Your task: In the records below, pick out all lines containing the word "scene".

[A run of records]
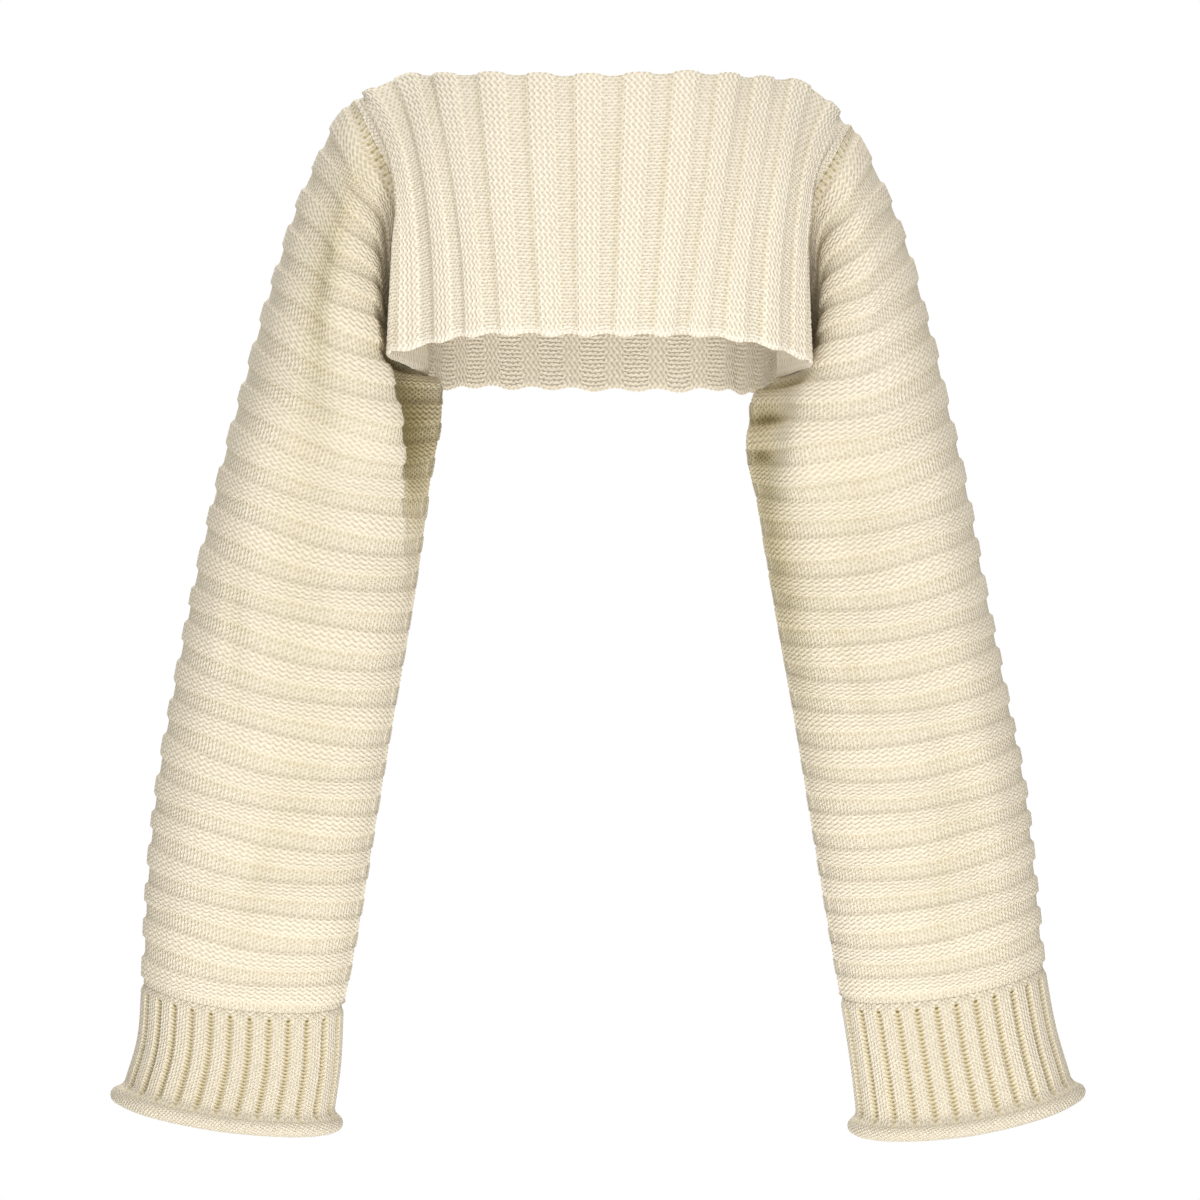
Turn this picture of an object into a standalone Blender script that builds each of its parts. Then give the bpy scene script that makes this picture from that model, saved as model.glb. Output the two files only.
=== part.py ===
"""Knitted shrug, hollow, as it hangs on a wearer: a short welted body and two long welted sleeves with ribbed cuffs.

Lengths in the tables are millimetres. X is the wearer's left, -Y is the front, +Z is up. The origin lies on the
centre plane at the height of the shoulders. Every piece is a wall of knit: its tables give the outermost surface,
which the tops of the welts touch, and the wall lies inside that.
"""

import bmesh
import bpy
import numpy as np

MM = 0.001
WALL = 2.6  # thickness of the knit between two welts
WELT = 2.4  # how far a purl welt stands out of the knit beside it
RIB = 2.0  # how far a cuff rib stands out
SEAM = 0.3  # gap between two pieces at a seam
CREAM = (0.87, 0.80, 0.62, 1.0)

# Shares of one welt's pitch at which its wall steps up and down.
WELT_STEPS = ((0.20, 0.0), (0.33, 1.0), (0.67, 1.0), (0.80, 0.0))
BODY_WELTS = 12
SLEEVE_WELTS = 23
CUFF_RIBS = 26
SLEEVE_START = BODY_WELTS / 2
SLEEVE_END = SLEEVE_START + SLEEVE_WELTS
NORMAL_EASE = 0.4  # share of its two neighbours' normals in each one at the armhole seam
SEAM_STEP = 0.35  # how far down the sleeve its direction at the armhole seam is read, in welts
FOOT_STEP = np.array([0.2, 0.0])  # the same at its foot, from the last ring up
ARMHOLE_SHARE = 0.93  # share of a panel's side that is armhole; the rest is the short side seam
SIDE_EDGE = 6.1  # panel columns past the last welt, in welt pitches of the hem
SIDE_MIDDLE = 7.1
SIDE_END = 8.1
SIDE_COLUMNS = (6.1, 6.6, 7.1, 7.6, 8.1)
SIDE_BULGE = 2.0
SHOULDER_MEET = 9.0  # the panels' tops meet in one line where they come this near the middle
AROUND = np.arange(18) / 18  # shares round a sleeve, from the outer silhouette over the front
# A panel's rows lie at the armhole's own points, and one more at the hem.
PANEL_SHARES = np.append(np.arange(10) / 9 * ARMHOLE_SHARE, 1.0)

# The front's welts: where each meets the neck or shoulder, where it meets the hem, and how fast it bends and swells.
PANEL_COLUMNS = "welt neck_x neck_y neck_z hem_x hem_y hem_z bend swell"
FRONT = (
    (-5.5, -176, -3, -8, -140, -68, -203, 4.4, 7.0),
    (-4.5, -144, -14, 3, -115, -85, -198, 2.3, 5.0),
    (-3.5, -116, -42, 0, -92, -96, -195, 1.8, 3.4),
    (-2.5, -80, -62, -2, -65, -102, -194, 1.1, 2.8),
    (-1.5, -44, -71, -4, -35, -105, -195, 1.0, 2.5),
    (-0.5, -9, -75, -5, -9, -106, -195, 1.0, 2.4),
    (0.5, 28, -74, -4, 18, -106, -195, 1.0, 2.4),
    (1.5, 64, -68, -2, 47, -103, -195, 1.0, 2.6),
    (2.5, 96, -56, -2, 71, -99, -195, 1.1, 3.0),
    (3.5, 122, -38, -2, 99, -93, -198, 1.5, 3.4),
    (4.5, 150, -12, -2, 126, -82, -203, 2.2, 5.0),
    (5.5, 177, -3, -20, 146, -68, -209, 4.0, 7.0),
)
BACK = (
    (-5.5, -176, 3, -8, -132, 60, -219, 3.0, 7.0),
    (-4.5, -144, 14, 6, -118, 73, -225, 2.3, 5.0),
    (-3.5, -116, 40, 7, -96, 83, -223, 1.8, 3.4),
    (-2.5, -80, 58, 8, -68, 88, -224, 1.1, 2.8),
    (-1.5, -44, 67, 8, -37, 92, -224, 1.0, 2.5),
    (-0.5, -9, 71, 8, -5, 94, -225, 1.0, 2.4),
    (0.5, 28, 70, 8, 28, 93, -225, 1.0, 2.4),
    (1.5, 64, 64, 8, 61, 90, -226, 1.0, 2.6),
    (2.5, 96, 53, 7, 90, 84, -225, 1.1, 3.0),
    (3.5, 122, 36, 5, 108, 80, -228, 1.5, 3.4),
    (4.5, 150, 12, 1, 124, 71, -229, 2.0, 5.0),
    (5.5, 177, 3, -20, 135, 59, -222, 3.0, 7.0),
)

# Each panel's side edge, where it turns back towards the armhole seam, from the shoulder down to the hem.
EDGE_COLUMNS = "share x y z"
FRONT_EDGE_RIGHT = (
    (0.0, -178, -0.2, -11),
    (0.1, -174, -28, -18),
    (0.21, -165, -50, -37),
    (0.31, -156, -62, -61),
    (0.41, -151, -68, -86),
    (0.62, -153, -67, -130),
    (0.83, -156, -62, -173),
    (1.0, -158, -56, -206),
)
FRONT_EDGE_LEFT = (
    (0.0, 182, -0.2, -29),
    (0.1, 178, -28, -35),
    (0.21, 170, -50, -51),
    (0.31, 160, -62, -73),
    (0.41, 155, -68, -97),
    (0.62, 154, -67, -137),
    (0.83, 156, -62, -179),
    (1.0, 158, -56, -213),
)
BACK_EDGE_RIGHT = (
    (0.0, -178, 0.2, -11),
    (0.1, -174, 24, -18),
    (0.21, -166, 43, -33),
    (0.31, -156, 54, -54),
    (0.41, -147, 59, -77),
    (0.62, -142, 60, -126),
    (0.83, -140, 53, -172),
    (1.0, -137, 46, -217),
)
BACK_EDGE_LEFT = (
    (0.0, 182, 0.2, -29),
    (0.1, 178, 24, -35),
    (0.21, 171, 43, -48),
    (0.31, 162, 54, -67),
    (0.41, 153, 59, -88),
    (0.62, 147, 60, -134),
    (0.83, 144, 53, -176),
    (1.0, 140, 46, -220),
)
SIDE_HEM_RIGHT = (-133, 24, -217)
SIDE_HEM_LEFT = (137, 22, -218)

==

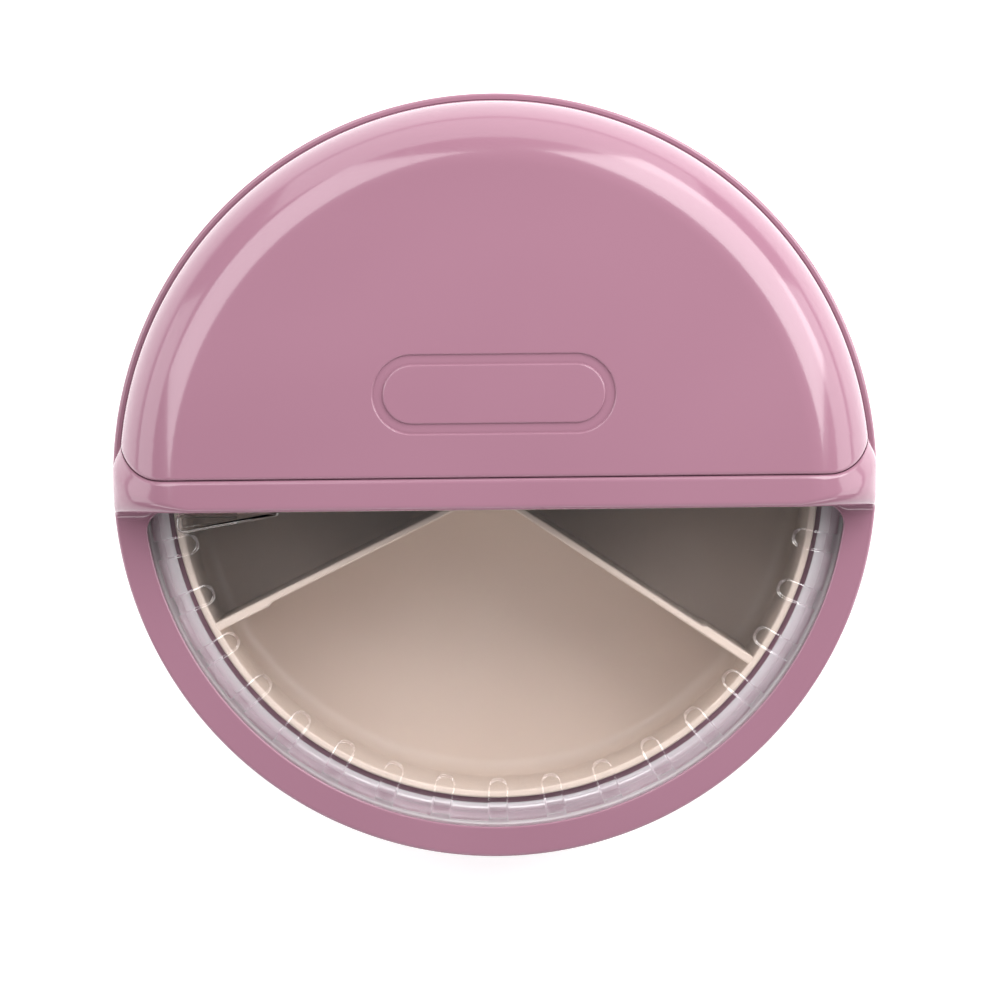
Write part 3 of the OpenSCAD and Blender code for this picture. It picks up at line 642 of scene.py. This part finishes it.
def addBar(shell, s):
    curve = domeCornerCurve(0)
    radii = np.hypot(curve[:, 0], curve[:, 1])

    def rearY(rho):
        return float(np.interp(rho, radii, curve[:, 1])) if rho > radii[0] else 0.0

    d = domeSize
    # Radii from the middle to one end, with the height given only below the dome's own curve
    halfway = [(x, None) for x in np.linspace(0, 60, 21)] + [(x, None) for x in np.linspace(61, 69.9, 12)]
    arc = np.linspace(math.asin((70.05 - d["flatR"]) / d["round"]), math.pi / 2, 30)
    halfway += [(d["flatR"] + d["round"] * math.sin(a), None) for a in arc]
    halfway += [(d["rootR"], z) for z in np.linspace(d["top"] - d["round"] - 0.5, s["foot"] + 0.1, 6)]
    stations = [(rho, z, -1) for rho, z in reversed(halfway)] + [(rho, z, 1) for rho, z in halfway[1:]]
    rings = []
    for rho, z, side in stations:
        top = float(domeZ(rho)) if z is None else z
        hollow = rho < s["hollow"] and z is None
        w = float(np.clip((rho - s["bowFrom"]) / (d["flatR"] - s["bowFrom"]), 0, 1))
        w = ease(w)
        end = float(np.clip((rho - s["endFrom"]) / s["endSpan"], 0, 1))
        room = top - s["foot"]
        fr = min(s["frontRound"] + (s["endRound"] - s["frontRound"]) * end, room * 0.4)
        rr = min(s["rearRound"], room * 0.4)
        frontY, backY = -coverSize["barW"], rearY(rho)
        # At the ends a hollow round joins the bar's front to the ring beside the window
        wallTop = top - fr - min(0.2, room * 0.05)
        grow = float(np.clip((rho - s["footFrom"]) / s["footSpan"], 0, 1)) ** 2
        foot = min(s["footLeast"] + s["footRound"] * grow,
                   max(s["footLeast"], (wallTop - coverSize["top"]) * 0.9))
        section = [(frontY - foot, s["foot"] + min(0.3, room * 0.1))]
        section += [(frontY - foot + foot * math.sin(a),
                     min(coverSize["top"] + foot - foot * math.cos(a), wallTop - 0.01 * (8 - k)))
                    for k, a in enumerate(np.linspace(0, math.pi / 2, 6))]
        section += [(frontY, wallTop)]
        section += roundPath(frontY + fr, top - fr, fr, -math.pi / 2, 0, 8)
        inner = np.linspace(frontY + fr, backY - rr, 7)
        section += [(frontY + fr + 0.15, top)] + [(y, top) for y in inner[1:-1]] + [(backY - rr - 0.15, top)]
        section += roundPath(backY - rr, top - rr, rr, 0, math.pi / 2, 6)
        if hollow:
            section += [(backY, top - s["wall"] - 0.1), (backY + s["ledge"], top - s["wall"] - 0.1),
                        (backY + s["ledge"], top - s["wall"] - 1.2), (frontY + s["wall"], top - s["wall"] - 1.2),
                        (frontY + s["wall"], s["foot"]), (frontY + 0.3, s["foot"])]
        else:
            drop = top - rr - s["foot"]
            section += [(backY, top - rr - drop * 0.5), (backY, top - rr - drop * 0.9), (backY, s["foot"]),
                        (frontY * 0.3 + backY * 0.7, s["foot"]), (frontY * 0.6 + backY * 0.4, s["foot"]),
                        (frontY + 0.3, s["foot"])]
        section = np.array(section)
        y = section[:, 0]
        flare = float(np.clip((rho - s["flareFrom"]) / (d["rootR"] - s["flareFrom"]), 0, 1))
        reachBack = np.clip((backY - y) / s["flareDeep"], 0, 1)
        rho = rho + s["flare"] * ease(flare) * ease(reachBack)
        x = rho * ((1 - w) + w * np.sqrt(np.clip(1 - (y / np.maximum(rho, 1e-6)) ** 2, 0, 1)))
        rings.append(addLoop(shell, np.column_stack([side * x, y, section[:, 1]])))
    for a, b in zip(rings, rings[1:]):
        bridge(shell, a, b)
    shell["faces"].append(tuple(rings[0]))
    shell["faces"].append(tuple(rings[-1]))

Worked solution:
Turn this picture of an object into a standalone Blender script that builds each of its parts. Then give the bpy scene script that makes this picture from that model, saved as model.glb. Output the two files only.
Write part 3 of the OpenSCAD and Blender code for this picture. It picks up at line 642 of scene.py. This part finishes it.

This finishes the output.